WHAT YOU SHOULD DO: Repeat every record below exactly as it appears.

LISTING:

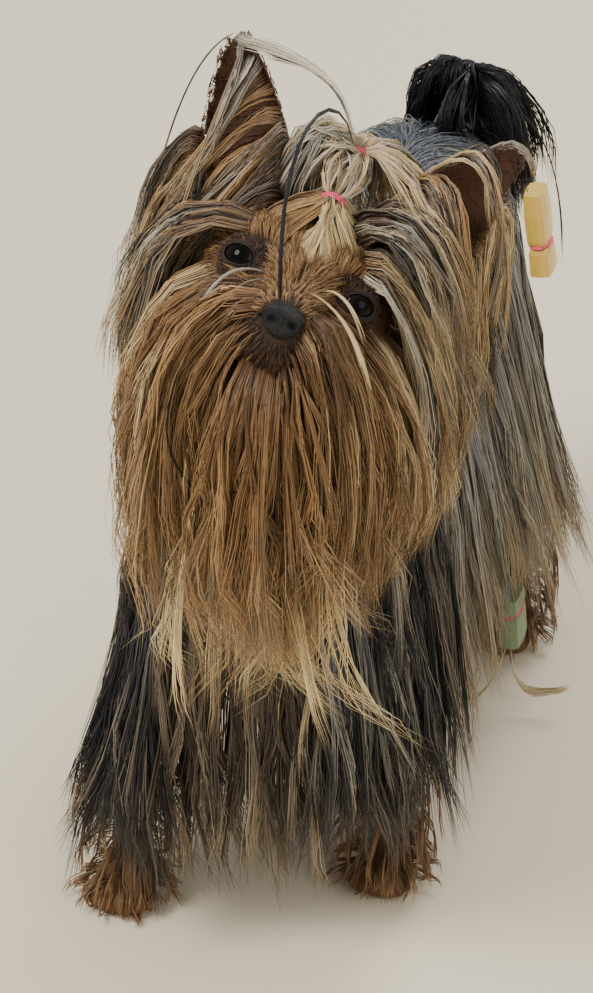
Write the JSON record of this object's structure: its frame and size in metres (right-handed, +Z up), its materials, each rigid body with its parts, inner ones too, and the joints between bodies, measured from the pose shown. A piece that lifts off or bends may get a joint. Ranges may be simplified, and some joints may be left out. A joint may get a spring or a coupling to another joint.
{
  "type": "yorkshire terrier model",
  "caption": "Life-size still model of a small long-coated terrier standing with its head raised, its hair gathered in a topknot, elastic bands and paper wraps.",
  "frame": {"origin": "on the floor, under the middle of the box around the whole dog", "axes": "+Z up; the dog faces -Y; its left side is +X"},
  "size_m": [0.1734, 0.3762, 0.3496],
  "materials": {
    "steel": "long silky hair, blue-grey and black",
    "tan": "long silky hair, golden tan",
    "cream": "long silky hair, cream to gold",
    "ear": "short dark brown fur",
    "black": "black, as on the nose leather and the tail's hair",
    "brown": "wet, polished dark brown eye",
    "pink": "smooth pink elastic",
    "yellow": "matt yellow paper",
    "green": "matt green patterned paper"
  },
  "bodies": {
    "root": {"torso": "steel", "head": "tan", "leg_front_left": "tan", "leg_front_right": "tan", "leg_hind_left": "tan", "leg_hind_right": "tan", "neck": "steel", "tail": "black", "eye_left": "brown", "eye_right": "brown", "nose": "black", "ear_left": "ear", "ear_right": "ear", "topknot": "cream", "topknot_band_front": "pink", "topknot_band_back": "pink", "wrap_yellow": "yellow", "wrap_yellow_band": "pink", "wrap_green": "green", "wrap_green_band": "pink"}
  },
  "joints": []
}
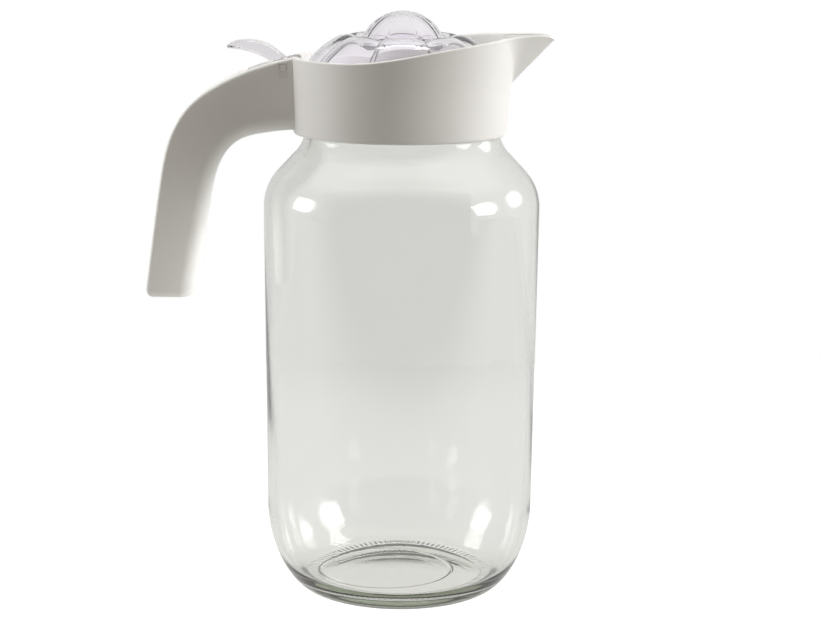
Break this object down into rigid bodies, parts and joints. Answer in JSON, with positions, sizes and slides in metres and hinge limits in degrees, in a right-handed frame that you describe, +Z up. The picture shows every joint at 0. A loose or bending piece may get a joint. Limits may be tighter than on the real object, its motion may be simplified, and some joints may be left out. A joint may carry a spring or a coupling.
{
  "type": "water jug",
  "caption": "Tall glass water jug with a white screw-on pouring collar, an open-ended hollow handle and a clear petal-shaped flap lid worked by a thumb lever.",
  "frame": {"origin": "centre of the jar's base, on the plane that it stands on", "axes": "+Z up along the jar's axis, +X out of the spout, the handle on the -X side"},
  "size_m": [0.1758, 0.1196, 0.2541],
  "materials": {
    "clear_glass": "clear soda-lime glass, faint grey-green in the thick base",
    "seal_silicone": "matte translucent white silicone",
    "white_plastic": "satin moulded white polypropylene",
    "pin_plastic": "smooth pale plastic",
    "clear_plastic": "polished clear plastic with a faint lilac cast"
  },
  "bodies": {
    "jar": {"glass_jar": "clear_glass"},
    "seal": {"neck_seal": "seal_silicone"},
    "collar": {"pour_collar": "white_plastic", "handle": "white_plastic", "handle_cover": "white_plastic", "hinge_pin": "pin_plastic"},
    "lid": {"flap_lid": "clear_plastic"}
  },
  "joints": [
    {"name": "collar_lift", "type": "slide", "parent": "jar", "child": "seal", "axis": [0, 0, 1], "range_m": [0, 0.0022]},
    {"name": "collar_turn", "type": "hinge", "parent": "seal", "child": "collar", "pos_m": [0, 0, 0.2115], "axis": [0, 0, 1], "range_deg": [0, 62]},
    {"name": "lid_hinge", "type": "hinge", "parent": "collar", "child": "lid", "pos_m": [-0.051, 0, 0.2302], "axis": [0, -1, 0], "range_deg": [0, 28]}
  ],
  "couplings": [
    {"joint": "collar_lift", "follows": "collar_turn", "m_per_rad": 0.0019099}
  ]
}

EXERCISE ANSWER:
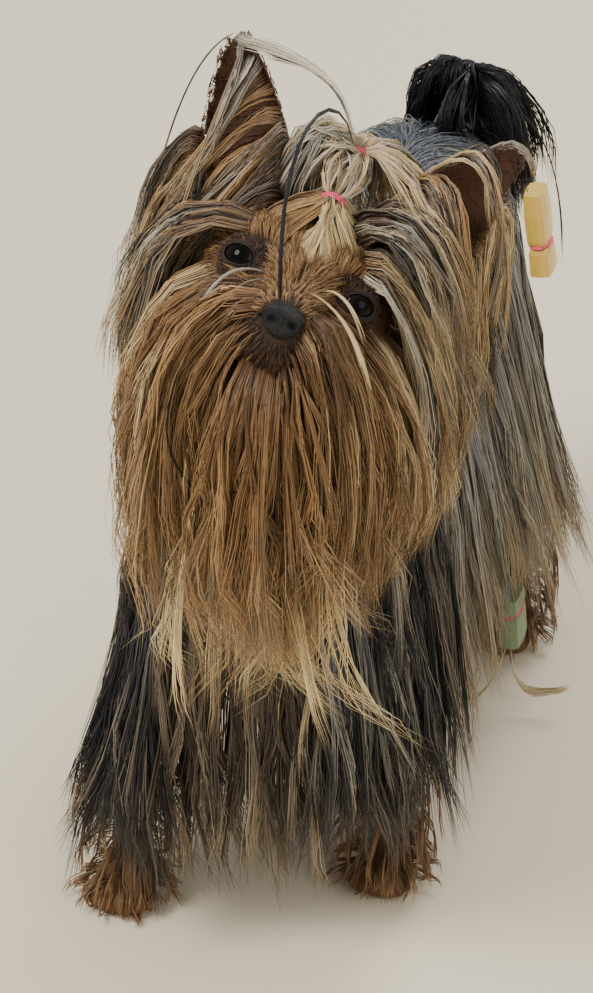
Write the JSON record of this object's structure: its frame and size in metres (right-handed, +Z up), its materials, each rigid body with its parts, inner ones too, and the joints between bodies, measured from the pose shown. A piece that lifts off or bends may get a joint. Ranges may be simplified, and some joints may be left out. A joint may get a spring or a coupling to another joint.
{
  "type": "yorkshire terrier model",
  "caption": "Life-size still model of a small long-coated terrier standing with its head raised, its hair gathered in a topknot, elastic bands and paper wraps.",
  "frame": {"origin": "on the floor, under the middle of the box around the whole dog", "axes": "+Z up; the dog faces -Y; its left side is +X"},
  "size_m": [0.1734, 0.3762, 0.3496],
  "materials": {
    "steel": "long silky hair, blue-grey and black",
    "tan": "long silky hair, golden tan",
    "cream": "long silky hair, cream to gold",
    "ear": "short dark brown fur",
    "black": "black, as on the nose leather and the tail's hair",
    "brown": "wet, polished dark brown eye",
    "pink": "smooth pink elastic",
    "yellow": "matt yellow paper",
    "green": "matt green patterned paper"
  },
  "bodies": {
    "root": {"torso": "steel", "head": "tan", "leg_front_left": "tan", "leg_front_right": "tan", "leg_hind_left": "tan", "leg_hind_right": "tan", "neck": "steel", "tail": "black", "eye_left": "brown", "eye_right": "brown", "nose": "black", "ear_left": "ear", "ear_right": "ear", "topknot": "cream", "topknot_band_front": "pink", "topknot_band_back": "pink", "wrap_yellow": "yellow", "wrap_yellow_band": "pink", "wrap_green": "green", "wrap_green_band": "pink"}
  },
  "joints": []
}
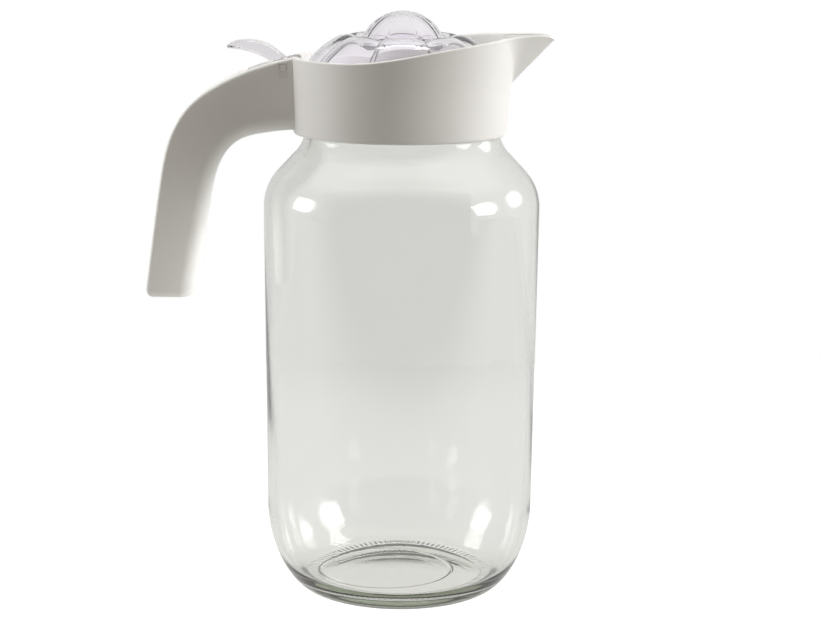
Break this object down into rigid bodies, parts and joints. Answer in JSON, with positions, sizes and slides in metres and hinge limits in degrees, in a right-handed frame that you describe, +Z up. The picture shows every joint at 0. A loose or bending piece may get a joint. Limits may be tighter than on the real object, its motion may be simplified, and some joints may be left out. A joint may carry a spring or a coupling.
{
  "type": "water jug",
  "caption": "Tall glass water jug with a white screw-on pouring collar, an open-ended hollow handle and a clear petal-shaped flap lid worked by a thumb lever.",
  "frame": {"origin": "centre of the jar's base, on the plane that it stands on", "axes": "+Z up along the jar's axis, +X out of the spout, the handle on the -X side"},
  "size_m": [0.1758, 0.1196, 0.2541],
  "materials": {
    "clear_glass": "clear soda-lime glass, faint grey-green in the thick base",
    "seal_silicone": "matte translucent white silicone",
    "white_plastic": "satin moulded white polypropylene",
    "pin_plastic": "smooth pale plastic",
    "clear_plastic": "polished clear plastic with a faint lilac cast"
  },
  "bodies": {
    "jar": {"glass_jar": "clear_glass"},
    "seal": {"neck_seal": "seal_silicone"},
    "collar": {"pour_collar": "white_plastic", "handle": "white_plastic", "handle_cover": "white_plastic", "hinge_pin": "pin_plastic"},
    "lid": {"flap_lid": "clear_plastic"}
  },
  "joints": [
    {"name": "collar_lift", "type": "slide", "parent": "jar", "child": "seal", "axis": [0, 0, 1], "range_m": [0, 0.0022]},
    {"name": "collar_turn", "type": "hinge", "parent": "seal", "child": "collar", "pos_m": [0, 0, 0.2115], "axis": [0, 0, 1], "range_deg": [0, 62]},
    {"name": "lid_hinge", "type": "hinge", "parent": "collar", "child": "lid", "pos_m": [-0.051, 0, 0.2302], "axis": [0, -1, 0], "range_deg": [0, 28]}
  ],
  "couplings": [
    {"joint": "collar_lift", "follows": "collar_turn", "m_per_rad": 0.0019099}
  ]
}